Тот, говорил Гольбах, кто чувствует величие своего бога, должен чувствовать и величие его служителей. Экспозиция романа возвышает Энтони Кларендона - почитателя языческих богов.

Разгадывая божественные мифы, не следует терять из виду земли. Личность героя формируется в обстановке тихого и обеспеченного уюта. Легко и спокойно было лелеять мечтательную восторженность, приятно прислушиваться к смутному процессу созревания внутренних сил и окутывать поэтическим флером Щемящее грудь томление. Конечно, наступало время, перемещались или вовсе пропадали привычные звенья самого близкого окружения, и рушились наивные представления о неизменности жизни, вечности личного существования, как и многие другие представления детства. И все же мир гармонии был так нагляден и всеобъемлющ, что обычные перемены и диссонансы не колебали его основ. Душевная отзывчивость получала относительную свободу и самостоятельность, добрые чувства развивались как бы сами собой, но в условиях исключительных и искусственных, в атмосфере тщательно оберегаемой теплицы, в полном отчуждении от всего, чем жил большой мир вокруг. "Никто никогда не говорил Тони, что в Англии существует множество районов, где дети никогда не видели, как растут растения, где солнце скрыто вечным дымом, где дождь черен от копоти и жизнь похожа на какой-то организованный ад". Даже семейные неурядицы не были заметны ему, "гораздо позднее он догадался, сколько разочарования и неудовлетворенности скрывалось под насмешливой ироч нией отца и мягкой томностью матери".

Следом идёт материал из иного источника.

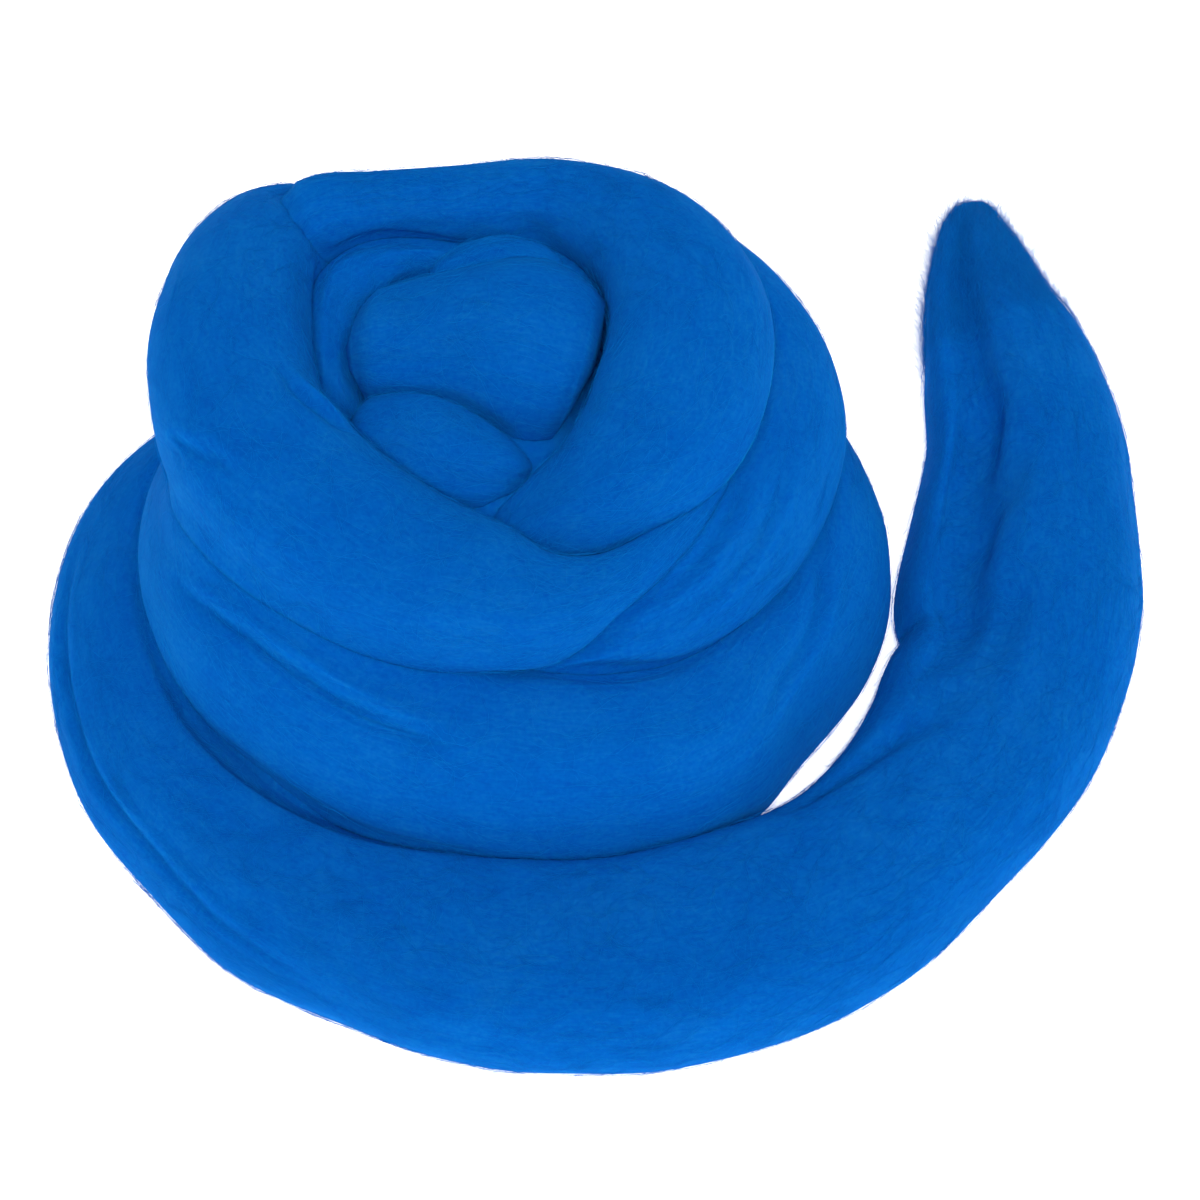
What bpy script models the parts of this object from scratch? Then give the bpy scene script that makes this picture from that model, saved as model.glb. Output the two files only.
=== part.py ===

Мысли Тони текли в "блаженной истоме", собственно, это были не мысли, а поэтические созерцания, "вереница непередаваемых ощущений". Можно представить, как трудно ему было разбираться в общественных проблемах, когда он столкнулся с ними, и почему он, по его собственному признанию, туманно излагал свой символ веры. Его воспитывали в принципах любви, добра и правды; опираясь на них, он пытался строить свою жизнь.

Но как неопределенно и туманно, порой мелко и суетно было то, что преподносилось ему в виде нравственной нормы. В то же время сколь сильным и основательным оказывалось воздействие цивилизованно-патриархальной усадебной обстановки и социальных привилегий. На привязанностях, потребностях, на повседневных навыках - на всем откладывался отпечаток замкнутой среды, питавшей устойчивый дух индивидуализма, возмечтавшего в кругу избранных радостно и утонченно наслаждаться судьбой уготованными дарами.